Catherine Pirkis’s Loveday Brooke, Lady Detective emerged from within these contexts, featuring a woman detective who, despite her gender, established herself as a successful professional detective. Ebenezer Dyer, Loveday’s managing detective, describes her as “the most sensible and practical woman [he] ever met,”[6] readily defending her analytical abilities to those who would question her competence based on her gender. Nevertheless, Dyer refers to Loveday as “one of the shrewdest and most clear-headed of [his] female detectives.”[7] This suggests that Dyer perceives Loveday’s detective abilities as being informed by her femininity. Dyer’s implicit sexism is reinforced by his frequently contrasting of Loveday with other women, stating that Loveday possess analytical skills “so rare among women,”[8] including perceptiveness, diligence and meticulousness. As such, Dyer promotes a masculinized standard of detection that Loveday, as a rare sort of woman, has managed to realize. In this way, Dyer legitimizes Loveday as a true detective but suggests that Loveday attains such legitimacy in defiance of her sex—whose nature is generally unfit for detective work.
While Loveday embodies certain masculine norms in her work as a detective—for example, by not divulging details about her personal life or by contemplating case evidence in solitude—she often works against masculine objectivities by utilizing non-hegemonic detection methods, such as allowing her intuition, rather than formal logical processes, to shape her interpretation of clues. As such, Loveday often solves cases by drawing connections across apparently dissimilar events, from a penny reading to a robbery, stolen check, or ghost sighting. As Kestner observes, Loveday’s intuitions often conflict with the “typical” case pathways identified by her male colleagues, especially her “ability to read evidence despite male interference . . . [and to] create a narrative about crime different from that concocted by prejudiced, gender-biased male professionals.”[9] What emerges from Loveday’s detection, then, is a profound respect for nuance, expressed through explicitly anti-categorical thinking that defies the scientific compartmentalization characteristic of much detective fiction. Loveday insists that “sometimes . . . the explanation that is obvious is the one to be rejected, not accepted,”[10] acknowledging that “while all people agreed as to the variety of motives that instigate crime, very few allow sufficient margin for variety of character in the criminal.”[11] To these ends, Dyer describes Loveday’s mind as being “unhampered by any hard-and-fast theories . . . [with] so much common sense that it amounts to genius.”[12]
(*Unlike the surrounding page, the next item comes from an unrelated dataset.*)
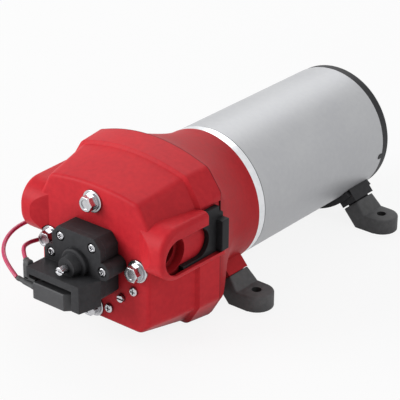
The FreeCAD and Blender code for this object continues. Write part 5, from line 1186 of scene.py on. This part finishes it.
@dataclass(frozen=True)
class Lamp:
    """One soft lamp: where it stands, its size in metres and its power in watts."""
    name: str
    place: tuple[float, float, float]
    size: float
    power: float

    def build(self) -> None:
        """Place the lamp, turned towards the pump."""
        data = bpy.data.lights.new(self.name, "AREA")
        data.shape = "DISK"
        data.size = self.size
        data.energy = self.power
        back = np.array(self.place) / np.linalg.norm(self.place)
        side = np.cross([0.0, 0.0, 1.0], back)
        side /= np.linalg.norm(side)
        lamp = add_object(self.name, data)
        lamp.matrix_world = turned_at(side, np.cross(back, side), back, np.array(self.place))


class Studio:
    """Pale floor, pale surroundings and three soft lamps."""
    LAMPS = (
        Lamp("lamp_key", (-1.00, -1.20, 0.72), 1.0, 19.0),
        Lamp("lamp_fill", (1.35, 0.10, 0.95), 1.2, 4.5),
        Lamp("lamp_top", (-0.60, 0.95, 1.30), 1.4, 8.5),
    )
    WHITE = (1.0, 1.0, 1.0, 1.0)
    AMBIENT = 0.36
    FLOOR_HALF = 6.0
    FLOOR_WHITE = (0.86, 0.86, 0.865, 1.0)
    FLOOR_GLOW = 0.87

    def _seen(self, tree: bpy.types.NodeTree) -> bpy.types.Node:
        """Largest of the three ray kinds that see the background: camera, glossy and transmission.

        Args:
            tree: the world's or the floor's tree.

        Returns:
            The node whose output is 1 for such a ray and 0 for the others.
        """
        path = add_node(tree, "ShaderNodeLightPath")
        first = add_node(tree, "ShaderNodeMath", operation="MAXIMUM")
        second = add_node(tree, "ShaderNodeMath", operation="MAXIMUM")
        wire(tree,
             (path, "Is Camera Ray", first, 0), (path, "Is Glossy Ray", first, 1),
             (first, 0, second, 0), (path, "Is Transmission Ray", second, 1))
        return second

    def _world(self) -> None:
        """White where it is seen, and a plain pale light elsewhere."""
        world = bpy.data.worlds.new("studio")
        bpy.context.scene.world = world
        world.use_nodes = True
        tree = world.node_tree
        shown = tree.nodes["Background"]
        shown.inputs["Color"].default_value = self.WHITE
        light = add_node(tree, "ShaderNodeBackground", {"Color": self.WHITE, "Strength": self.AMBIENT})
        mix = add_node(tree, "ShaderNodeMixShader")
        wire(tree,
             (self._seen(tree), 0, mix, 0), (light, 0, mix, 1), (shown, 0, mix, 2),
             (mix, 0, tree.nodes["World Output"], "Surface"))

    def _floor(self) -> None:
        """Flat floor under the feet; where it is seen it glows a little, and it keeps the pump's shadow."""
        mesh = bpy.data.meshes.new("floor")
        half = self.FLOOR_HALF
        mesh.from_pydata([(-half, -half, 0.0), (half, -half, 0.0), (half, half, 0.0), (-half, half, 0.0)], [],
                         [(0, 1, 2, 3)])
        material = bpy.data.materials.new("floor")
        material.use_nodes = True
        tree = material.node_tree
        tree.nodes.remove(tree.nodes["Principled BSDF"])
        matt = add_node(tree, "ShaderNodeBsdfDiffuse", {"Color": self.FLOOR_WHITE})
        glow = add_node(tree, "ShaderNodeEmission")
        share = add_node(tree, "ShaderNodeMath", {1: self.FLOOR_GLOW}, operation="MULTIPLY")
        mix = add_node(tree, "ShaderNodeMixShader")
        wire(tree,
             (self._seen(tree), 0, share, 0), (share, 0, mix, 0), (matt, 0, mix, 1), (glow, 0, mix, 2),
             (mix, 0, tree.nodes["Material Output"], "Surface"))
        mesh.materials.append(material)
        floor = add_object("floor", mesh)

    def build(self) -> None:
        """Set up the world, the floor and the lamps."""
        bpy.context.scene.view_settings.view_transform = "Standard"
        self._world()
        self._floor()
        for lamp in self.LAMPS:
            lamp.build()


def main() -> None:
    """Build the view, the leads, the other pieces, the finishes and the studio."""
    logging.basicConfig(level=logging.INFO, format="%(message)s")
    PhotoCamera().build()
    leads = SwitchLeads()
    leads.build_leads()
    leads.build_boots()
    RubberFeet().build()
    CapTabs().build()
    for spring in SPRINGS:
        spring.build()
    CarriedParts().dress()
    Studio().build()


if __name__ == "__main__":
    main()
Hegemonic detectives are often portrayed as detached and reserved—especially in their professional relationships. These are stereotypes that Loveday likewise resists. Rather than assessing case witnesses in a disconnected way, Loveday leans into relationships with witnesses in order to glean relevant information from their conversations. In “The Black Bag Left on a Doorstep,” for example, Loveday gathers critical information about a case through casual conversations with the robbery victims’ housekeeper. Loveday leverages people’s expectations of her as a woman—namely, expectations of sociability and approachability—to gain the trust of people close to a case. Dyer recruits Loveday for help in “The Redhill Sisterhood” for this exact reason, explaining that “in cases of mere suspicion, women detectives are more satisfactory than men, for they are less likely to attract attention.”[13] Loveday’s identity as a woman allows her to work “undercover” as she pivots between “gossiping friendliness [and] that of the business woman hard at work.”[14] By utilizing relationship and observation as means for detection, Loveday gains a more comprehensive view of cases and, in turn, rejects the expectation that in order to be rational and effective, detectives must separate their personality from their case methodologies.
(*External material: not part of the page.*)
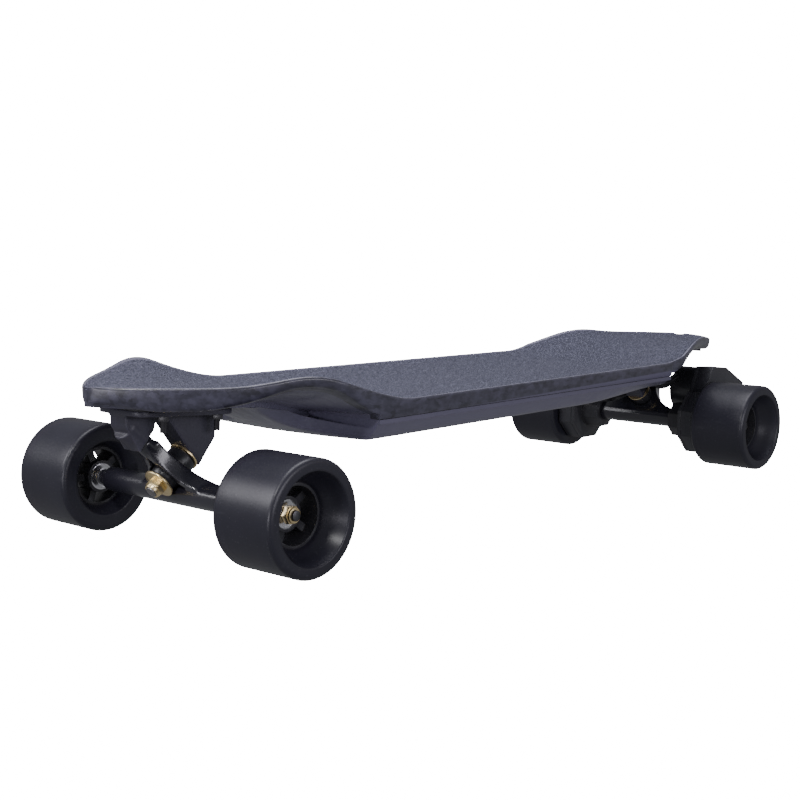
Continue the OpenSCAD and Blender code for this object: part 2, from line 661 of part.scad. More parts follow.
module tyre(end, side) {
  r = wheel_d / 2;
  color("black") at_wheel(end, side) translate([0, 0, wheel_face]) rotate_extrude($fn = 96) polygon(concat(
    [[core_r, core_in], [core_r + 1.5, core_in - 4], [inner_dish_r - 2, 3], [inner_dish_r, 0]],
    arc(r - lip_r, lip_r, lip_r, -90, 0, 6), arc(r - lip_r, wheel_w - lip_r, lip_r, 0, 90, 6),
    [[dish_r, wheel_w], [dish_r - 1.2, wheel_w - 4], [dish_r - 4.5, wheel_w - 10], [core_r + 1.5, core_out + 2.5],
     [core_r, core_out]]));
}

hub_r = 13.5;
seat_in = shoulder_y - wheel_face;
module core(end, side) {
  color("darkslategray") at_wheel(end, side) translate([0, 0, wheel_face]) difference() {
    union() {
      difference() {
        translate([0, 0, core_in]) cylinder(r = core_r, h = core_out - core_in);
        translate([0, 0, core_in - 1]) cylinder(r = core_r - 2.2, h = core_out - core_in + 2);
      }
      translate([0, 0, seat_in]) cylinder(r = hub_r, h = 2 * bearing_w + spacer_l);
      for (i = [0 : 4]) rotate([0, 0, i * 72]) translate([hub_r - 2, -3, seat_in + 6])
        cube([core_r - hub_r + 1, 6, spacer_l + bearing_w]);
    }
    translate([0, 0, seat_in - 1]) cylinder(d = bearing_d, h = bearing_w + 1);
    translate([0, 0, seat_in + bearing_w + spacer_l]) cylinder(d = bearing_d, h = bearing_w + 10);
    translate([0, 0, seat_in - 1]) cylinder(d = bearing_d - 3, h = 60);
  }
}

module bearing() {
  d = bearing_d;
  bore = axle_d / 2 + run_gap;
  rotate_extrude() polygon([[bore, 0], [bore + 2, 0], [bore + 2, 0.5], [d / 2 - 1.4, 0.5], [d / 2 - 1.4, 0],
    [d / 2, 0], [d / 2, bearing_w], [d / 2 - 1.4, bearing_w], [d / 2 - 1.4, bearing_w - 0.5],
    [bore + 2, bearing_w - 0.5], [bore + 2, bearing_w], [bore, bearing_w]]);
}

module bearings(end, side) {
  color("silver") at_wheel(end, side) {
    translate([0, 0, shoulder_y]) bearing();
    translate([0, 0, shoulder_y + bearing_w + spacer_l]) bearing();
    translate([0, 0, shoulder_y + bearing_w]) difference() {
      cylinder(d = axle_d + 4, h = spacer_l);
      translate([0, 0, -1]) cylinder(d = axle_d + 2 * run_gap, h = spacer_l + 2);
    }
  }
}

// ---------- belt drive: x outward, y away from the board's middle ----------
motor_x = 40;
motor_z = 30;
plate_in = 68;
plate_t = 4;
cover_wall = 1.5;
cover_out = wheel_face - move_gap;
belt_in = plate_in + plate_t + 2.5;
pulley_l = belt_w + 1;
wheel_pulley_r = wheel_teeth * belt_pitch / PI / 2 - 0.57;
motor_pulley_r = motor_teeth * belt_pitch / PI / 2 - 0.57;
belt_gap = 0.4;
belt_t = 2.2;
motor_far = sqrt(motor_x * motor_x + motor_z * motor_z);
motor_turn = atan2(motor_z, motor_x);
// Local drawing plane: x outward, y up, and the extrusion runs away from the board's middle.
module at_drive(side) {
  at_truck(-1) mirror([0, side > 0 ? 0 : 1, 0]) rotate([90, 0, 0]) children();
}

// Two round lobes joined by their common tangents
module belt_body(r1, r2, h) {
  a = acos((r1 - r2) / motor_far);
  t1 = r1 - 0.02;
  t2 = r2 - 0.02;
  rotate([0, 0, motor_turn]) {
    cylinder(r = r1, h = h);
    translate([motor_far, 0, 0]) cylinder(r = r2, h = h);
    linear_extrude(h) polygon([[t1 * cos(a), t1 * sin(a)], [motor_far + t2 * cos(a), t2 * sin(a)],
      [motor_far + t2 * cos(a), -t2 * sin(a)], [t1 * cos(a), -t1 * sin(a)]]);
  }
}

module tooth_disc(r, teeth) {
  depth = 1.7;
  step = 360 / teeth;
  polygon([for (i = [0 : teeth - 1]) for (p = [[-0.32, r], [0.1, r], [0.22, r - depth], [0.56, r - depth]])
    p[1] * [cos((i + p[0]) * step), sin((i + p[0]) * step)]]);
}

module wheel_pulley(side) {
  color("dimgray") at_drive(side) difference() {
    union() {
      translate([0, 0, belt_in - 0.5]) linear_extrude(pulley_l) tooth_disc(wheel_pulley_r, wheel_teeth);
      translate([0, 0, belt_in]) cylinder(r = core_r - 3.5, h = shoulder_y + 4 - belt_in);
    }
    translate([0, 0, belt_in - 1]) cylinder(r = hub_r + 1, h = 60);
  }
}

shaft_d = 8;
module motor_pulley(side) {
  color("silver") at_drive(side) translate([motor_x, motor_z, 0]) difference() {
    translate([0, 0, belt_in - 0.5]) linear_extrude(pulley_l) tooth_disc(motor_pulley_r, motor_teeth);
    translate([0, 0, belt_in - 2]) cylinder(d = shaft_d, h = 40);
  }
}

module belt(side) {
  color("black") at_drive(side) translate([0, 0, belt_in]) difference() {
    belt_body(wheel_pulley_r + belt_gap + belt_t, motor_pulley_r + belt_gap + belt_t, belt_w);
    translate([0, 0, -1]) belt_body(wheel_pulley_r + belt_gap, motor_pulley_r + belt_gap, belt_w + 2);
  }
}

cover_r = 33;
// The outline clockwise: an octagon around the axle that runs into the arm around the motor
function cover_corners() = let (r = cover_r, s = cover_r * tan(22.5)) [[-r, -s], [-r, s], [-s, r], [-10.5, r], [3, 60],
  [34, 58], [73, 39], [71, 12], [44, -12], [21.6, -25], [s, -r], [-s, -r]];
// Moves each edge of a clockwise outline inward by w and joins the neighbours again
function unit(v) = v / norm(v);
function edge_shift(p, q, w) = let (d = unit(q - p)) [d[1], -d[0]] * w;
function cross2(a, b) = a[0] * b[1] - a[1] * b[0];
function drawn_in(pts, w) = [for (i = [0 : len(pts) - 1])
  let (n = len(pts), a = pts[(i + n - 1) % n], b = pts[i], c = pts[(i + 1) % n],
    p = a + edge_shift(a, b, w), d = b - a, q = b + edge_shift(b, c, w), e = c - b)
  p + d * cross2(q - p, e) / cross2(d, e)];
module cover_body(w, h) linear_extrude(h) polygon(drawn_in(cover_corners(), w));

module belt_cover(side) {
  color("dimgray") at_drive(side) difference() {
    translate([0, 0, plate_in + plate_t]) cover_body(0, cover_out - plate_in - plate_t);
    translate([0, 0, plate_in]) cover_body(cover_wall + 0.5, cover_out - plate_in - cover_wall);
    translate([0, 0, 60]) cylinder(r = core_r - 1.5, h = 60);
  }
}

clamp_in = 47;
clamp_r = 18;
module motor_mount(side) {
  color("dimgray") at_drive(side) difference() {
    union() {
      translate([0, 0, clamp_in]) rotate([0, 0, 22.5]) cylinder(r = clamp_r / cos(22.5), h = plate_in - clamp_in, $fn = 8);
      translate([0, 0, plate_in]) cover_body(0, plate_t);
    }
    translate([0, 0, clamp_in - 1]) cylinder(r = tube_r, h = 60);
    translate([motor_x, motor_z, plate_in - 1]) cylinder(d = motor_nose_d, h = plate_t + 2);
  }
}

motor_nose_d = 20;
can_wall = 2;
can_in = plate_in - motor_l + 2;
module motor_housing(side) {
  color("dimgray") at_drive(side) translate([motor_x, motor_z, 0]) difference() {
    union() {
      translate([0, 0, can_in]) cylinder(d = motor_d, h = plate_in - can_in);
      translate([0, 0, plate_in - 1]) cylinder(d = motor_nose_d, h = plate_t);
    }
    translate([0, 0, can_in + 3]) cylinder(d = motor_d - 2 * can_wall, h = plate_in - can_in - 6);
    translate([0, 0, can_in + 1]) cylinder(d = shaft_d + 2 * run_gap, h = 80);
  }
}

rotor_d = 26;
module motor_rotor(side) {
  color("silver") at_drive(side) translate([motor_x, motor_z, 0]) {
    translate([0, 0, can_in + 1.5]) cylinder(d = shaft_d, h = belt_in + pulley_l - can_in - 1.5);
    translate([0, 0, can_in + 7]) cylinder(d = rotor_d, h = plate_in - can_in - 14);
  }
}

module motor_stator(side) {
  color("chocolate") at_drive(side) translate([motor_x, motor_z, can_in + 6]) difference() {
    cylinder(d = motor_d - 2 * can_wall, h = plate_in - can_in - 12);
    translate([0, 0, -1]) cylinder(d = rotor_d + 1.6, h = 60);
  }
}

// ---------- motor cables ----------
cable_d = 8;
// The route in the drive's plane: outward, up, away from the middle
cable_route = [[18, 45.5, 35], [15, 44, 34.5], [8, 40.5, 34], [0, 37.5, 33.5], [-12, 36.5, 33], [-26, 39, 32.5],
  [-40, 43.5, 32], [-52, 48, 32], [-62, 51.5, 32], [-73, 53.2, 32], [-86, 53.2, 32]];
cable_sides = 10;
function along(i) = let (n = len(cable_route) - 1) unit(cable_route[min(n, i + 1)] - cable_route[max(0, i - 1)]);
function swept_ring(i) = let (t = along(i), a = unit(cross(t, [0, 0, 1])), b = cross(t, a))
  [for (k = [0 : cable_sides - 1]) let (g = 360 * k / cable_sides)
    cable_route[i] + cable_d / 2 * (a * cos(g) + b * sin(g))];
module cable_tube() {
  n = len(cable_route);
  m = cable_sides;
  sides = [for (i = [0 : n - 2]) for (j = [0 : m - 1])
    let (a = i * m + j, b = i * m + (j + 1) % m) each [[a, b, a + m], [b, b + m, a + m]]];
  polyhedron(points = [for (i = [0 : n - 1]) each swept_ring(i)],
    faces = concat(sides, [[for (j = [m - 1 : -1 : 0]) j], [for (j = [0 : m - 1]) (n - 1) * m + j]]));
}
module motor_cable(side) color("black") at_drive(side) cable_tube();
module cable_bore(side) {
  at_drive(side) translate(cable_route[len(cable_route) - 1]) rotate([0, -90, 0]) translate([0, 0, -30])
    cylinder(d = cable_d + 0.6, h = 60);
}

deck();
grip_tape();
hull();
hull_gasket();
hull_screws();
battery_cells();
cell_holders();
battery_management_board();
motor_controller();
power_button_bezel();
power_button();
charge_socket();
tail_bumper();
shock_pads();
baseplate(1);  // front_baseplate
baseplate(-1);  // rear_baseplate
kingpins();
kingpin_nuts();
kingpin_washers();
bushings(1);  // front_bushings
bushings(-1);  // rear_bushings
pivot_cups();
deck_bolts();
deck_nuts();
hanger(1);  // front_hanger
hanger(-1);  // rear_hanger
axle(1);  // front_axle
axle(-1);  // rear_axle
axle_hardware(1);  // front_axle_hardware
axle_hardware(-1);  // rear_axle_hardware
motor_mount(1);  // left_motor_mount
motor_mount(-1);  // right_motor_mount
motor_housing(1);  // left_motor_housing
motor_housing(-1);  // right_motor_housing
motor_stator(1);  // left_motor_stator
motor_stator(-1);  // right_motor_stator
motor_rotor(1);  // left_motor_rotor
motor_rotor(-1);  // right_motor_rotor
motor_pulley(1);  // left_motor_pulley
motor_pulley(-1);  // right_motor_pulley
belt(1);  // left_belt
belt(-1);  // right_belt
belt_cover(1);  // left_belt_cover
belt_cover(-1);  // right_belt_cover
motor_cable(1);  // left_motor_cable
motor_cable(-1);  // right_motor_cable
tyre(1, 1);  // front_left_tyre
tyre(1, -1);  // front_right_tyre
tyre(-1, 1);  // rear_left_tyre
tyre(-1, -1);  // rear_right_tyre
core(1, 1);  // front_left_core
core(1, -1);  // front_right_core
core(-1, 1);  // rear_left_core
core(-1, -1);  // rear_right_core
bearings(1, 1);  // front_left_bearings
bearings(1, -1);  // front_right_bearings
bearings(-1, 1);  // rear_left_bearings
bearings(-1, -1);  // rear_right_bearings
wheel_pulley(1);  // left_wheel_pulley
wheel_pulley(-1);  // right_wheel_pulley
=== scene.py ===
import math
import json

import bmesh
import bpy
from mathutils import Matrix, Vector


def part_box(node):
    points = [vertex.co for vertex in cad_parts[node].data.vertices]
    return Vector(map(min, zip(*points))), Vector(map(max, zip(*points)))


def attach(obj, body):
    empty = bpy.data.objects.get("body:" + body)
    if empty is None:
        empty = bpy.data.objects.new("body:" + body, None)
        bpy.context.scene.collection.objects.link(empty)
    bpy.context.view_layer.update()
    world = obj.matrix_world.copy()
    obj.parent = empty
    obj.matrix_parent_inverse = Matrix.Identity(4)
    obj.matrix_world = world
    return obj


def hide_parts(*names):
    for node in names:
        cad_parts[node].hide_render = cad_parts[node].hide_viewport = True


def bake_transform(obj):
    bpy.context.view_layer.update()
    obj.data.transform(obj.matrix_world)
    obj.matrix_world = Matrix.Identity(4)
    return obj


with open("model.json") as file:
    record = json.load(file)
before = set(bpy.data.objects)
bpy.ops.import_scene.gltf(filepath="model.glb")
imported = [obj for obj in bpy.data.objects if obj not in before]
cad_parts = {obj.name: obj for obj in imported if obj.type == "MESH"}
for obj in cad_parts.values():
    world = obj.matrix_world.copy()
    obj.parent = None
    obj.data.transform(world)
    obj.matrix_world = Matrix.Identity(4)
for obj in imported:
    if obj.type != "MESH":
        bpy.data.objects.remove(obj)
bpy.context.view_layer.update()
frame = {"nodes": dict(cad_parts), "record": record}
MM = 0.001


# ---------- camera, floor and lights ----------
def aim(place, target):
    return (Vector(target) - Vector(place)).to_track_quat("-Z", "Y").to_matrix().to_4x4()


def make_camera():
    azimuth, elevation, roll = (math.radians(a) for a in (131.464, 7.013, 0.706))
    back = Vector((math.sin(azimuth) * math.cos(elevation), -math.cos(azimuth) * math.cos(elevation),
                   math.sin(elevation)))
    across = Vector((math.cos(azimuth), math.sin(azimuth), 0))
    up = back.cross(across)
    side = across * math.cos(roll) + up * math.sin(roll)
    top = up * math.cos(roll) - across * math.sin(roll)
    lens = bpy.data.cameras.new("camera")
    lens.sensor_width = 36
    lens.lens = 64.49
    lens.clip_end = 40
    eye = bpy.data.objects.new("camera", lens)
    bpy.context.collection.objects.link(eye)
    turn = Matrix((side, top, back)).transposed().to_4x4()
    eye.matrix_world = Matrix.Translation((1.05243, 0.86643, 0.25702)) @ turn
    bpy.context.scene.camera = eye


def softbox(name, place, target, size, watts, tint=(1, 1, 1)):
    lamp = bpy.data.lights.new(name, "AREA")
    lamp.shape = "RECTANGLE"
    lamp.size, lamp.size_y = size
    lamp.energy = watts
    lamp.color = tint
    holder = bpy.data.objects.new(name, lamp)
    bpy.context.collection.objects.link(holder)
    holder.matrix_world = Matrix.Translation(place) @ aim(place, target)
    return holder


make_camera()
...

Loveday Brooke demonstrates a flexible, embodied rationality that responds to the particularities of individuals and evolves with the unique demands of every case. These decisions make Loveday an unlikely detective, not out of any lack of skill but out of a lack of conformity to traditional detective archetypes, characterized by disinterested, machine-like thought patterns. Feminist critiques of rationality have long sought to dismantle such masculinized forms of logic and reasoning. We may view Loveday Brooke as pioneering such a project, demonstrating that “rationality cannot be considered an objective immutable state.”[15] By demonstrating the possibilities of intuitive, personalist detection, Loveday challenges readers’ assumptions about the nature of objectivity and, in turn, restructures the bounds of justified reasoning itself.
Notes
[1] Claire Meldrum, “Yesterday’s Women: The Female Presence in Neo-Victorian Television Detective Programs,” Journal of Popular Film and Television 43, no. 4 (2015): 202.
[2] Lorraine Daston and Peter Galison, “The Image of Objectivity.” Representations 40, no. 40 (1992): 118.
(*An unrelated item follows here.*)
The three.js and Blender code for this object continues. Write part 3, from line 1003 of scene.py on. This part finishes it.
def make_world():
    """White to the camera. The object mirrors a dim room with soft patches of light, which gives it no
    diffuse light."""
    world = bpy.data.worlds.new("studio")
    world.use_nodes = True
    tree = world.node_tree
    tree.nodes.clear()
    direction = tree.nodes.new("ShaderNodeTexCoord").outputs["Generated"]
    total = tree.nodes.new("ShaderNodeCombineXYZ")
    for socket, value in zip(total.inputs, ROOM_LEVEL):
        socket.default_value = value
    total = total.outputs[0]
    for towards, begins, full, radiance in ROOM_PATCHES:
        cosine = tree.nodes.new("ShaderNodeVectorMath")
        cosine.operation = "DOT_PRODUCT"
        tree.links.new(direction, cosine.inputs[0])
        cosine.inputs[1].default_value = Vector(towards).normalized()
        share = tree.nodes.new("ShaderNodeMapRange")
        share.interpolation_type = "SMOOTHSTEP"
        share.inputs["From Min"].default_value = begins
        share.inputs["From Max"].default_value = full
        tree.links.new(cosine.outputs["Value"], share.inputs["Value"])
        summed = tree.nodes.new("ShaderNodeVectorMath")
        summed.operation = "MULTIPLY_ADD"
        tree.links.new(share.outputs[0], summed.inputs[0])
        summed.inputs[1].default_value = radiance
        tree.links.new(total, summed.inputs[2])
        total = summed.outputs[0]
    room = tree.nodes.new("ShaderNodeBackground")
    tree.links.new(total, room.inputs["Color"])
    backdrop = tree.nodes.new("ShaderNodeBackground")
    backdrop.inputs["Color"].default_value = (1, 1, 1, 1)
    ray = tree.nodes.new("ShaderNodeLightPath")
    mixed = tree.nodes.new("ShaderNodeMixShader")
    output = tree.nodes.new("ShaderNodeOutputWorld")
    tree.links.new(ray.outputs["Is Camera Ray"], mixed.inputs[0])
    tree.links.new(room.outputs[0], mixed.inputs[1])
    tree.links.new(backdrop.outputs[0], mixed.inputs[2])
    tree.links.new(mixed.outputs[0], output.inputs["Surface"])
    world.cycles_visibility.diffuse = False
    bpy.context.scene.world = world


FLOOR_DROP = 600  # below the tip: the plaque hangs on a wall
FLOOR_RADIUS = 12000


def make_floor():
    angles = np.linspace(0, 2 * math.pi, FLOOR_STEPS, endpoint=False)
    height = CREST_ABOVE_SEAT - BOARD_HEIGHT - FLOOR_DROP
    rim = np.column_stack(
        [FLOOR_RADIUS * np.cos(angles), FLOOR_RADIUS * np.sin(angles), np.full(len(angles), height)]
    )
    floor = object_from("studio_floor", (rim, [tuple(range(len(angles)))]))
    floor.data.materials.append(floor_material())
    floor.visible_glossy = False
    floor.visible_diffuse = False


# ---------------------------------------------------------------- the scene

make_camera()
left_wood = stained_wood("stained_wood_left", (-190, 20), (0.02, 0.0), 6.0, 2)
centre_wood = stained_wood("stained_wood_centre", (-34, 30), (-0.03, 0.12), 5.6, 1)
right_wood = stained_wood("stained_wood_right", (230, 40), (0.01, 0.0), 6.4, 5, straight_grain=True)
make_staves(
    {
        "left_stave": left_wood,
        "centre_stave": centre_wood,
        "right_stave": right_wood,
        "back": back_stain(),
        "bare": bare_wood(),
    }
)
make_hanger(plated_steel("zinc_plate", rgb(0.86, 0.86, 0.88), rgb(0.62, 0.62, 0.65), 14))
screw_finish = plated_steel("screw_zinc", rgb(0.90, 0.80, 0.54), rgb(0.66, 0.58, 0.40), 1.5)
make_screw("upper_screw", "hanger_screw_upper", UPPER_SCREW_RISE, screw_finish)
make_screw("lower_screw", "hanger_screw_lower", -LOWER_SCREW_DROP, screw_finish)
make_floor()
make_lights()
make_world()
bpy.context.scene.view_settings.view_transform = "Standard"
[3] Rob Boddice, “The Manly Mind?: Revisiting the Victorian ‘Sex in Brain’ Debate,” Gender & History 23, no. 2 (2011): 326–27.
[4] Ellen Burton Harrington, “Gender and Rationality: Detection and Late-Victorian Domesticity,” (dissertation, Tulane University, 2000), 1.
[5] Kathleen Gregory Klein, The Woman Detective: Gender & Genre (Urbana: University of Illinois Press, 1988), 225.
[6] Catherine Louisa Pirkis, The Experiences of Loveday Brooke, Lady Detective (New York: Dover, 2020), 5.
[7] Ibid., 4 (emphasis added).
[8] Ibid., 5.
[9] Joseph A. Kestner, Sherlock’s Sisters: The British Female Detective, 1864–1913 (London: Routledge, 2017), 74–75.
[10] Pirkis, The Experiences of Loveday Brooke, 123.
[11] Ibid., 25.
[12] Ibid., 5.
[13] Ibid., 65.
15 Ibid., 16.
[14] Ibid.
[15] Anne Ross-Smith and Martin Kornberger, “Gendered Rationality?: A Genealogical Exploration of the Philosophical and Sociological Conceptions of Rationality, Masculinity and Organization,” Gender, Work, and Organization 11, no. 3 (2004): 296.